# [WHAT NEEDS TO BE DONE]
From the line containing "Model this object" through the line containing "wasm.setup();", retype each line exactly; include both end lines and nothing beyond them.

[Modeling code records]
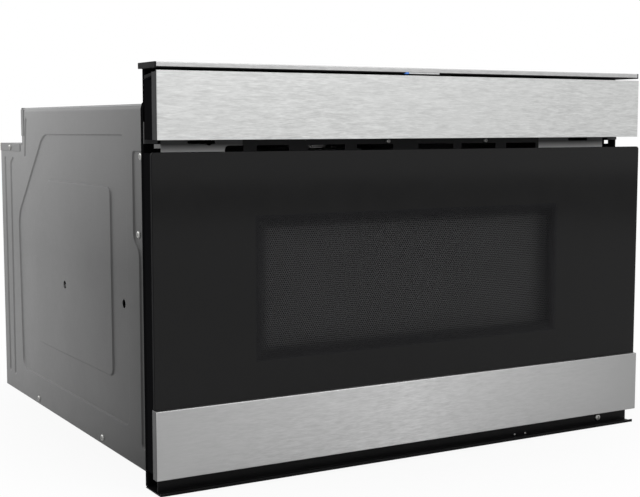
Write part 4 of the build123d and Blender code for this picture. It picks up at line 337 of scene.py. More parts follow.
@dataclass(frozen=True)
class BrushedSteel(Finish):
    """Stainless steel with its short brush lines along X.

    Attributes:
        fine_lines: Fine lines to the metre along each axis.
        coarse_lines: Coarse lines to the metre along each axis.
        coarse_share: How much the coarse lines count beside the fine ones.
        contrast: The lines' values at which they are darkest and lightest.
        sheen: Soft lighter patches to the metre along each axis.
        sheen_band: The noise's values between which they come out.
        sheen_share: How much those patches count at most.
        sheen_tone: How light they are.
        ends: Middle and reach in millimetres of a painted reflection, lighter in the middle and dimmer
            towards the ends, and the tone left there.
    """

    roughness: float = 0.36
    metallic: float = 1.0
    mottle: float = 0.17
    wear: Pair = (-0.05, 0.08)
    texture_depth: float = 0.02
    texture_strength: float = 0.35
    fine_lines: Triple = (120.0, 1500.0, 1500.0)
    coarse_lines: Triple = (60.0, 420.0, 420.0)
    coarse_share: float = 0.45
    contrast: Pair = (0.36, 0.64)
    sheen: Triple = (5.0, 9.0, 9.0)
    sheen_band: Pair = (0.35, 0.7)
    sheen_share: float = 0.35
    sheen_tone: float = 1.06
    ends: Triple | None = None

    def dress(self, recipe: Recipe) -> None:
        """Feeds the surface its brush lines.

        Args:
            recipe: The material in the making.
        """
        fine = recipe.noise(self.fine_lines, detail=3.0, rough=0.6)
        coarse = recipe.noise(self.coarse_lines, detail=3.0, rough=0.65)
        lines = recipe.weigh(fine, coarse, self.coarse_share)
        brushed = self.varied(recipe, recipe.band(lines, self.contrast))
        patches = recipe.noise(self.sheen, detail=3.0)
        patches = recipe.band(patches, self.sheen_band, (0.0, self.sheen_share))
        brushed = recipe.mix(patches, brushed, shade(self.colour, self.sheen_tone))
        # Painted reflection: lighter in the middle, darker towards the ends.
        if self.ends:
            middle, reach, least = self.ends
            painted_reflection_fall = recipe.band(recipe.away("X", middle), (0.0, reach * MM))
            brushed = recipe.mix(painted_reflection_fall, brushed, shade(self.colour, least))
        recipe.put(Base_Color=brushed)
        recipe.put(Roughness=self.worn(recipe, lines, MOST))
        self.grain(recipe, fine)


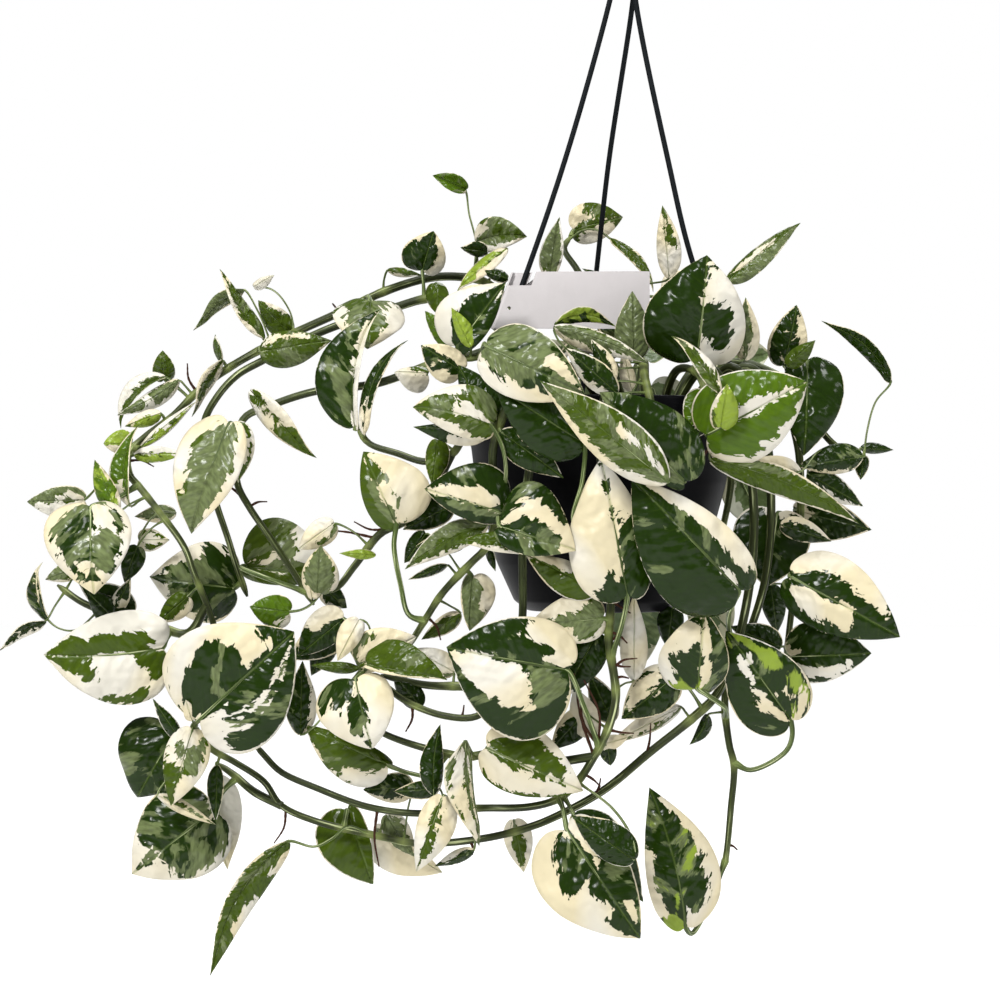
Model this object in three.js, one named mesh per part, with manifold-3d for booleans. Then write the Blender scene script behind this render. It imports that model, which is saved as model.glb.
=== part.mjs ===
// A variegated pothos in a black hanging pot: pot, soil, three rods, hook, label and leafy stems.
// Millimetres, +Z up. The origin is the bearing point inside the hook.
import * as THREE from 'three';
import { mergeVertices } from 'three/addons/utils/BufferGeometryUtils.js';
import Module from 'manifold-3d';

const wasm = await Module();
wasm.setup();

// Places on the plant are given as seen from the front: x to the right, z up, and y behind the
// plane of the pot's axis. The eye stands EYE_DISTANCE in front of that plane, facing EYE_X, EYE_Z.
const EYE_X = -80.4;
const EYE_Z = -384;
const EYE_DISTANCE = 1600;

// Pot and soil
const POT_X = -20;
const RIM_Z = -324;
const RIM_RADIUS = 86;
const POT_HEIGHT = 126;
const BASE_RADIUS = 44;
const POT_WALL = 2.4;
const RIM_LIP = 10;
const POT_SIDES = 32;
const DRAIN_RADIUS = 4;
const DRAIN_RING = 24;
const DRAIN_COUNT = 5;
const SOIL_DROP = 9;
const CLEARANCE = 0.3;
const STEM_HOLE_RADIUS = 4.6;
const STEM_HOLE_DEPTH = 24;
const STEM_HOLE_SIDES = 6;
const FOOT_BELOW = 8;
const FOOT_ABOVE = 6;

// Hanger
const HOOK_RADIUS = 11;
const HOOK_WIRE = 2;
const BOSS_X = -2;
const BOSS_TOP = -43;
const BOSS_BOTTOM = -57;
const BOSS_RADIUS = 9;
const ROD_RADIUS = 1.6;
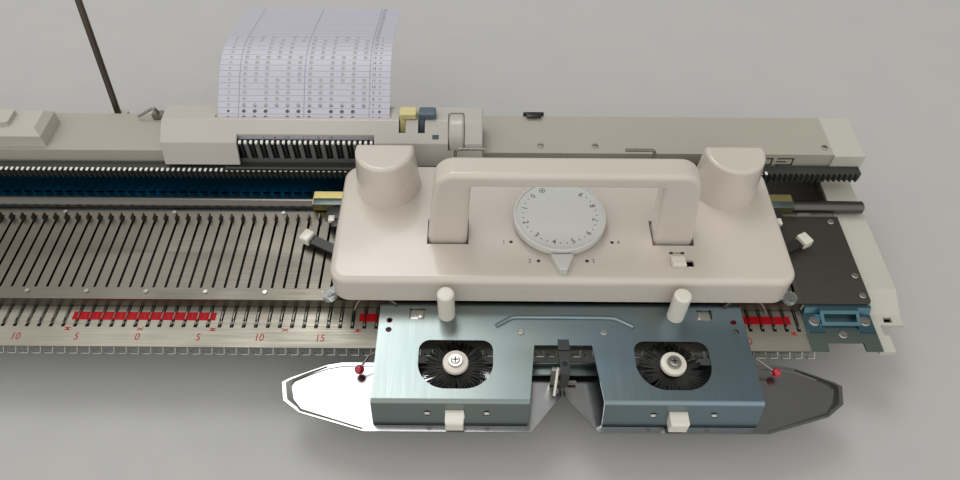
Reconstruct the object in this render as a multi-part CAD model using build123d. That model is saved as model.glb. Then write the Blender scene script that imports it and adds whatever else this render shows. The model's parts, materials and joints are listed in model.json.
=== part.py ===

# [THE RESPONSE]
Model this object in three.js, one named mesh per part, with manifold-3d for booleans. Then write the Blender scene script behind this render. It imports that model, which is saved as model.glb.
=== part.mjs ===
// A variegated pothos in a black hanging pot: pot, soil, three rods, hook, label and leafy stems.
// Millimetres, +Z up. The origin is the bearing point inside the hook.
import * as THREE from 'three';
import { mergeVertices } from 'three/addons/utils/BufferGeometryUtils.js';
import Module from 'manifold-3d';

const wasm = await Module();
wasm.setup();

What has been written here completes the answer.